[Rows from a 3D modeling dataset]
╭──

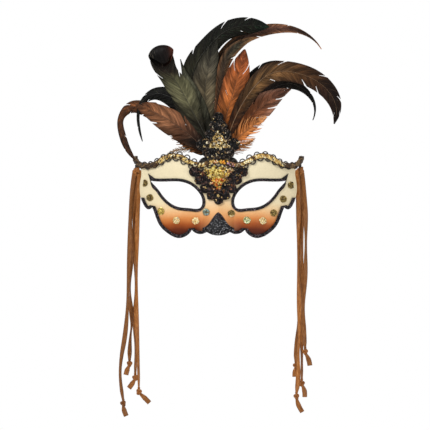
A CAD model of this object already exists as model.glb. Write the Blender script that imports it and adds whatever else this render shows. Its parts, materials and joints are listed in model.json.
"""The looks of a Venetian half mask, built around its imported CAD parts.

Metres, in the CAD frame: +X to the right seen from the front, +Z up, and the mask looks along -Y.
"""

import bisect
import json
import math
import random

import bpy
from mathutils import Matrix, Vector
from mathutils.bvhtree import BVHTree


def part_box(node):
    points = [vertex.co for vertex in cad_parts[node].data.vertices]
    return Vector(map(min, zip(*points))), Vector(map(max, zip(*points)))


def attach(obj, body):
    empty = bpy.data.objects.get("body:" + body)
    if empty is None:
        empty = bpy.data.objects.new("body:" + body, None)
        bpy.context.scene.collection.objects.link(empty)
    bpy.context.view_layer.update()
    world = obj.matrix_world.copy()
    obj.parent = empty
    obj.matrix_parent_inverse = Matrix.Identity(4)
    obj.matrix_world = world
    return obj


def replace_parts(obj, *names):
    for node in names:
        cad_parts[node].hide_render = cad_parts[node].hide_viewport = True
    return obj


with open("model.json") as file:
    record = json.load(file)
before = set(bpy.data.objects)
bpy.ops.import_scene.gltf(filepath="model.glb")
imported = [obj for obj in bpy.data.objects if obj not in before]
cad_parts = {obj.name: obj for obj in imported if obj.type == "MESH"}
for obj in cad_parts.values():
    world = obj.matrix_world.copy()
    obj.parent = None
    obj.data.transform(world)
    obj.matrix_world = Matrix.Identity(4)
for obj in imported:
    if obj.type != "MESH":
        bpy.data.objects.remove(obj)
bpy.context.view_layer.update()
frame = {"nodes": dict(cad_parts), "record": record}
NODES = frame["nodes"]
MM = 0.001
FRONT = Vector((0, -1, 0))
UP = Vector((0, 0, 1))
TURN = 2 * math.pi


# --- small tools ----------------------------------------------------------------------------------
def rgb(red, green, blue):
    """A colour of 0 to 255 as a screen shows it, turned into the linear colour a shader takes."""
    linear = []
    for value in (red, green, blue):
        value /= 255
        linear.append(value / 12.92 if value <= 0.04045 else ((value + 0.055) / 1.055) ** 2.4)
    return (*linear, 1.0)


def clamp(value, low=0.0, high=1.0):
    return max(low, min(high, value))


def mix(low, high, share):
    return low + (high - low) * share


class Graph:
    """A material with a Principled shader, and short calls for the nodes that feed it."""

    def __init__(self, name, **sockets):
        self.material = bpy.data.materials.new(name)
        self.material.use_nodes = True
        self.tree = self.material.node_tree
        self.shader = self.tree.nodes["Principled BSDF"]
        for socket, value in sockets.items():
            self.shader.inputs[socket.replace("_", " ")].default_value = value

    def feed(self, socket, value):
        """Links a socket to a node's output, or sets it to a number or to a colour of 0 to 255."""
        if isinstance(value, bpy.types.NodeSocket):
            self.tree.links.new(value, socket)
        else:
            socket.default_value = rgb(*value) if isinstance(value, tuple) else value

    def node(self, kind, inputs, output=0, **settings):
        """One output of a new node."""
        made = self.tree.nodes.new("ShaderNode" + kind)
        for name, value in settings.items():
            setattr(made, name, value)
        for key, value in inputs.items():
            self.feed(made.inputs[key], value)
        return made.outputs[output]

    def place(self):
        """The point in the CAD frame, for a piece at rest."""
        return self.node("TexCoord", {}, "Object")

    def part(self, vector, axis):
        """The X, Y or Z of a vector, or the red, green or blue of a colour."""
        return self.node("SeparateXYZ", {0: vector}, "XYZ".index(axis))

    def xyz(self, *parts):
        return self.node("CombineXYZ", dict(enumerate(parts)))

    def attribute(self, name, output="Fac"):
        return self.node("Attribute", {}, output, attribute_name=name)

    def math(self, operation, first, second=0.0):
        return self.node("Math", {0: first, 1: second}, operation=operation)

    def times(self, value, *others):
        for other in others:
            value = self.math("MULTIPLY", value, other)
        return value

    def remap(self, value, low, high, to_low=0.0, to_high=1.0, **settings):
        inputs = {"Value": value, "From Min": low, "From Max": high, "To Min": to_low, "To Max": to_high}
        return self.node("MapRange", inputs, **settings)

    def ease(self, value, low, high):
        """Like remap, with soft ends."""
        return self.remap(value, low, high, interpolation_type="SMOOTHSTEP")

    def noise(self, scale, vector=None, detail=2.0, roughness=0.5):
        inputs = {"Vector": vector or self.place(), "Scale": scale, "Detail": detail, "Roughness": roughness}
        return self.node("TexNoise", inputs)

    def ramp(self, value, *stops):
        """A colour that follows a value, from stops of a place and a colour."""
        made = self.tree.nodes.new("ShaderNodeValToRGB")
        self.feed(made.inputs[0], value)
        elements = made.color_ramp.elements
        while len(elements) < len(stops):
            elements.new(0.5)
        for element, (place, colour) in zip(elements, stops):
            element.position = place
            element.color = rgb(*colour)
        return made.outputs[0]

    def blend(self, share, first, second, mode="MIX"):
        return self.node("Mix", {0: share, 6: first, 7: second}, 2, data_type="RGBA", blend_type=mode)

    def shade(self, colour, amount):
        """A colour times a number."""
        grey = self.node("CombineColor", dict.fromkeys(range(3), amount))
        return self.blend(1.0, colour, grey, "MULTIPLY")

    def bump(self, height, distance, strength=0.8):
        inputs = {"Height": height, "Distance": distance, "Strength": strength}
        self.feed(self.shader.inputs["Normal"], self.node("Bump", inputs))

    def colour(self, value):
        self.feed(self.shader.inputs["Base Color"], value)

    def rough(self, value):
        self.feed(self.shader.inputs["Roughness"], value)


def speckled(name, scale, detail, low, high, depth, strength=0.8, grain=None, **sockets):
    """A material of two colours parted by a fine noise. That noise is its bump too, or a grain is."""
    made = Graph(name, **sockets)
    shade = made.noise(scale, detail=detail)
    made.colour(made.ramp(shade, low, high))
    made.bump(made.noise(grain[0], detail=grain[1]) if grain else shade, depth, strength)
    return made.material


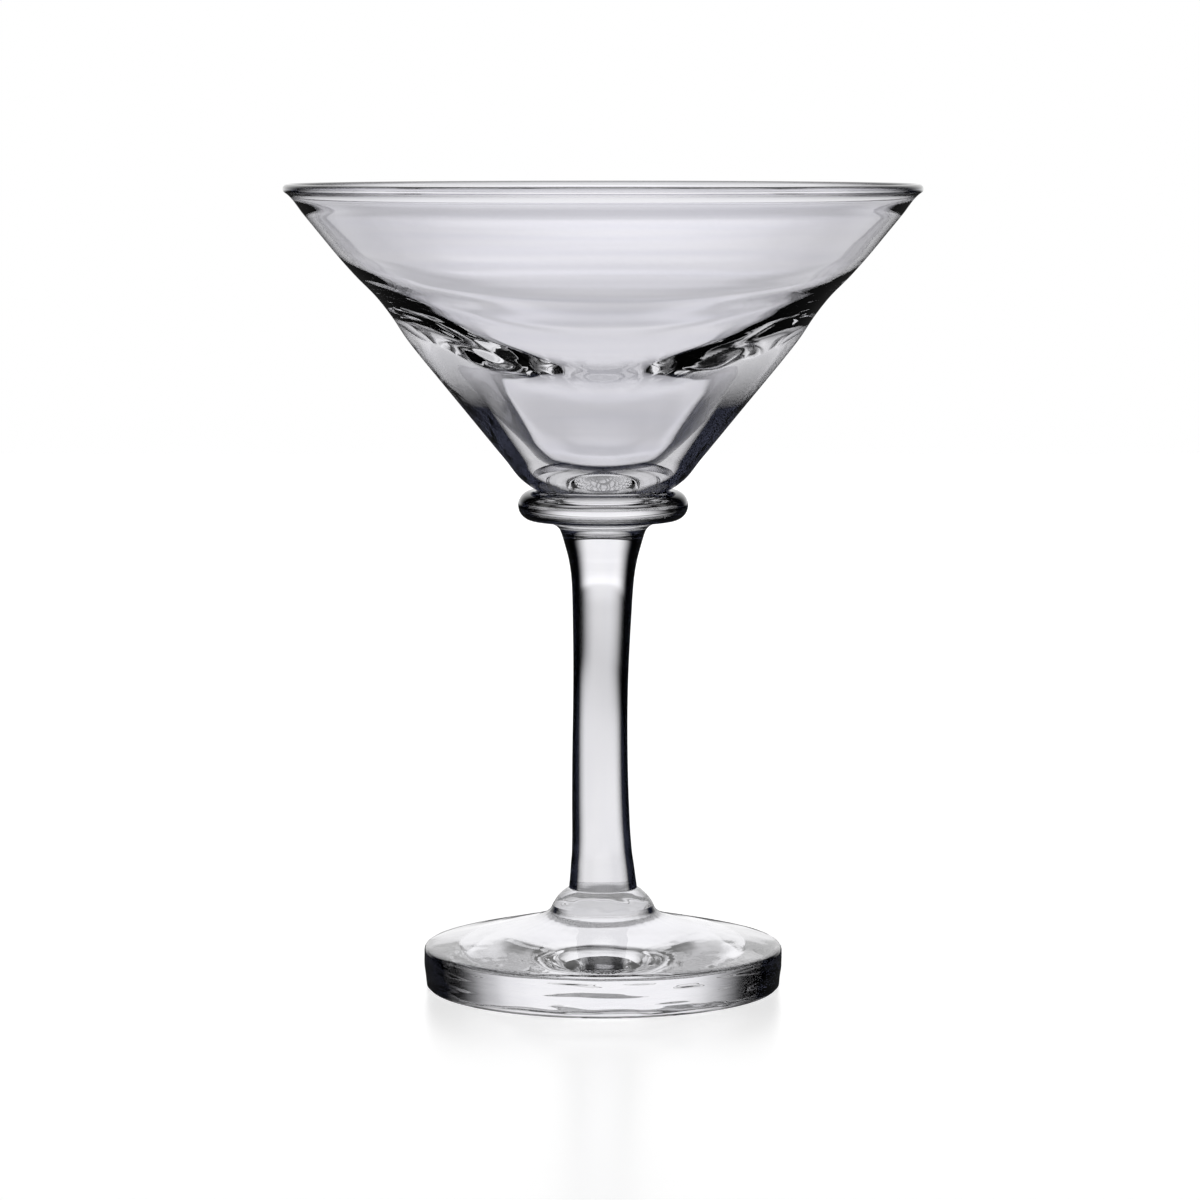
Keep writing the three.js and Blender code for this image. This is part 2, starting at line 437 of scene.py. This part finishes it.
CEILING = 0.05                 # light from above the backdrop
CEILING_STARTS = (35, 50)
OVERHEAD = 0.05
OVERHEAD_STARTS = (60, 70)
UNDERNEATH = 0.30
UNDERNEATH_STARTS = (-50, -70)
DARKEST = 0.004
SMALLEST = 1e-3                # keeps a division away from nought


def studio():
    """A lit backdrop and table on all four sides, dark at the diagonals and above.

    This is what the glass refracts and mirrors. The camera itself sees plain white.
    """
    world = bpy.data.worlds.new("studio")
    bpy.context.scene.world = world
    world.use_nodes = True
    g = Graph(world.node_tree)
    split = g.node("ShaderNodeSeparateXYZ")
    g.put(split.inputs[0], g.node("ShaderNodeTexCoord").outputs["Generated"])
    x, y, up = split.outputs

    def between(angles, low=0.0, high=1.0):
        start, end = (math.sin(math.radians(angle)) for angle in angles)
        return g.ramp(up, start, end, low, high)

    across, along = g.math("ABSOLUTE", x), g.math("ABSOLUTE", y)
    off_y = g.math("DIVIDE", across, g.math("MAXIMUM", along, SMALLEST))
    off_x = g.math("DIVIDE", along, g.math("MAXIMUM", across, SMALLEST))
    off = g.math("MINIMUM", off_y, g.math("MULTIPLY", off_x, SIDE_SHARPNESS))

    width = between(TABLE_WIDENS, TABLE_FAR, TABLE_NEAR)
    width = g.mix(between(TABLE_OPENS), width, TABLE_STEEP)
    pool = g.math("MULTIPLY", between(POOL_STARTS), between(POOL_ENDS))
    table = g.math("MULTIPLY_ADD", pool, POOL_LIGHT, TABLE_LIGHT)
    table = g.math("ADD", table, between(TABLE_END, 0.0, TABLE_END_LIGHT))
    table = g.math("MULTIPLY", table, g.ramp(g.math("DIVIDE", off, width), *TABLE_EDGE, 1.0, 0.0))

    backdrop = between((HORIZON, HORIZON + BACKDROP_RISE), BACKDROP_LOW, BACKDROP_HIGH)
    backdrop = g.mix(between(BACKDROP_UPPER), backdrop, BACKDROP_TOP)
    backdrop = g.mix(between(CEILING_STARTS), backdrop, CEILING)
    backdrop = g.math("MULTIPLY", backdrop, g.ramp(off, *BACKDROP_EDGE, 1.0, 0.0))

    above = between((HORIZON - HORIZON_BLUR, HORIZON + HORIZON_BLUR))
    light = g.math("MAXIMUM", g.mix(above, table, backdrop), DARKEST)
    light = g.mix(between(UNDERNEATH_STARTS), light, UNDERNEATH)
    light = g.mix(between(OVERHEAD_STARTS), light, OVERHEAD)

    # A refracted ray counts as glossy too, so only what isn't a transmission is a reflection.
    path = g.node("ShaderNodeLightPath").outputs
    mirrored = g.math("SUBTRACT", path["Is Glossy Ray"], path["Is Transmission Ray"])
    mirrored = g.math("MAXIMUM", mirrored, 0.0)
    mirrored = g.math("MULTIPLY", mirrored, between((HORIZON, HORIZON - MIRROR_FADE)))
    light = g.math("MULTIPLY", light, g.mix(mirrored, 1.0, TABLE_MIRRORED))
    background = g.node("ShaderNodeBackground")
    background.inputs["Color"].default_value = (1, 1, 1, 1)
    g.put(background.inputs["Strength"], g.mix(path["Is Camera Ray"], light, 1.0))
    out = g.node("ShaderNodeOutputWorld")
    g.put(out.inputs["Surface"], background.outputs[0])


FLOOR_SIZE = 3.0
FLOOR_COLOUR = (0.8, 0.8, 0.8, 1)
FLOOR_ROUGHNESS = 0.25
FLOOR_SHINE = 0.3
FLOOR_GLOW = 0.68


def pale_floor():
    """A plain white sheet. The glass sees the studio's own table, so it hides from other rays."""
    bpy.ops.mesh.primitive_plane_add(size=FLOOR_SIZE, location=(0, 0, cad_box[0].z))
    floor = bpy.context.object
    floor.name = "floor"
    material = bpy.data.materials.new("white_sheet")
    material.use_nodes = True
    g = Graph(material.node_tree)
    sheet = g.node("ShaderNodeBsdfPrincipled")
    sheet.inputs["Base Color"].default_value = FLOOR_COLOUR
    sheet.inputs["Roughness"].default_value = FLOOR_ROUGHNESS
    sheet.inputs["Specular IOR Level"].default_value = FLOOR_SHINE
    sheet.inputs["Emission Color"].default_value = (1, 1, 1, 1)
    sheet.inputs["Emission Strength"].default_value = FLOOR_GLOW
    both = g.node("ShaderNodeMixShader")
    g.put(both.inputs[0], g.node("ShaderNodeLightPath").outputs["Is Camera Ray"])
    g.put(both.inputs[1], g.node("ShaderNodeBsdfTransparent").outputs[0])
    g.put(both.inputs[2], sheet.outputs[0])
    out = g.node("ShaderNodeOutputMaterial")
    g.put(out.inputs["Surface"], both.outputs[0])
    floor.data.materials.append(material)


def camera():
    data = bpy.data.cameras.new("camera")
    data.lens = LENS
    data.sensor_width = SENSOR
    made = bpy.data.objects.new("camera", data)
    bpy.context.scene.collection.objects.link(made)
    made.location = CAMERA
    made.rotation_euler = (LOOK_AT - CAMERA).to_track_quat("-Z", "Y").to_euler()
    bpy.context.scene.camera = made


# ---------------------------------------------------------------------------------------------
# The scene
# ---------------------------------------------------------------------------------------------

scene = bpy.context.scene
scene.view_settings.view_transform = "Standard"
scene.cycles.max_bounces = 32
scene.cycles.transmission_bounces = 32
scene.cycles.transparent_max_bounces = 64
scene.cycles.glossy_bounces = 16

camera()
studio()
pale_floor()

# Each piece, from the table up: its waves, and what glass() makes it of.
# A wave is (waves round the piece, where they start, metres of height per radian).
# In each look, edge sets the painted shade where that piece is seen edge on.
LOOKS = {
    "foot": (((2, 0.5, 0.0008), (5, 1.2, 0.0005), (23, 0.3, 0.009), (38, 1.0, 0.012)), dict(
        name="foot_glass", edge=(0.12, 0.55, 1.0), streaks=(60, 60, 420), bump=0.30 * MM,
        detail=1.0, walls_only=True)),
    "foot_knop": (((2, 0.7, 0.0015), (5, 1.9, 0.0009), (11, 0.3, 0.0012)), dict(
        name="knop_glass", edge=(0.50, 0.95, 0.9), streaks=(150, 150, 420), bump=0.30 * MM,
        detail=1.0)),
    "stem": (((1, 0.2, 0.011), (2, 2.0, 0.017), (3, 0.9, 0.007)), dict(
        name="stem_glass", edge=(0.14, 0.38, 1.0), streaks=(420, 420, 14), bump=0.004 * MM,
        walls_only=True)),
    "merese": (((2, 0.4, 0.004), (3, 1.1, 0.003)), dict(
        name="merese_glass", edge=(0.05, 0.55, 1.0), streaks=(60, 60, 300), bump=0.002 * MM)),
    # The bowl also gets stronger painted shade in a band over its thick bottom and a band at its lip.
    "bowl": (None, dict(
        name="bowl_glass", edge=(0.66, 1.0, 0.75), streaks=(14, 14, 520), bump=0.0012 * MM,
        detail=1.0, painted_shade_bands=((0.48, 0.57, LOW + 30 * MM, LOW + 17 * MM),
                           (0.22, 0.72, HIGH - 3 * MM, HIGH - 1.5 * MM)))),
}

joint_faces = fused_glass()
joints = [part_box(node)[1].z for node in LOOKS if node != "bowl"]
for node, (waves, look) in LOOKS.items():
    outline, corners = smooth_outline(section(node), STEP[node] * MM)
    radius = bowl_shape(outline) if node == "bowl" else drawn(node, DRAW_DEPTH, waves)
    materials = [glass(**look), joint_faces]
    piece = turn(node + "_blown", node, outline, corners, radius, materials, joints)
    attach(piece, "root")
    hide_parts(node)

╰──

* Task brief
Print, unaltered, every line from the beginning of the material down to the line with "import random".

* Answer to this exercise
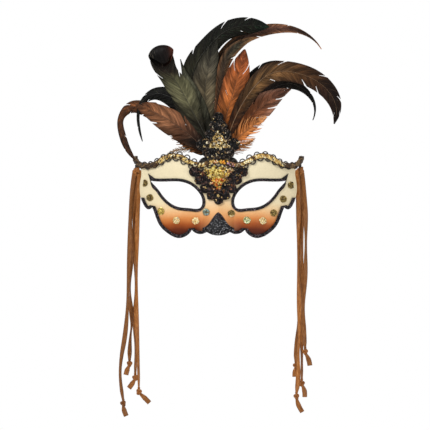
A CAD model of this object already exists as model.glb. Write the Blender script that imports it and adds whatever else this render shows. Its parts, materials and joints are listed in model.json.
"""The looks of a Venetian half mask, built around its imported CAD parts.

Metres, in the CAD frame: +X to the right seen from the front, +Z up, and the mask looks along -Y.
"""

import bisect
import json
import math
import random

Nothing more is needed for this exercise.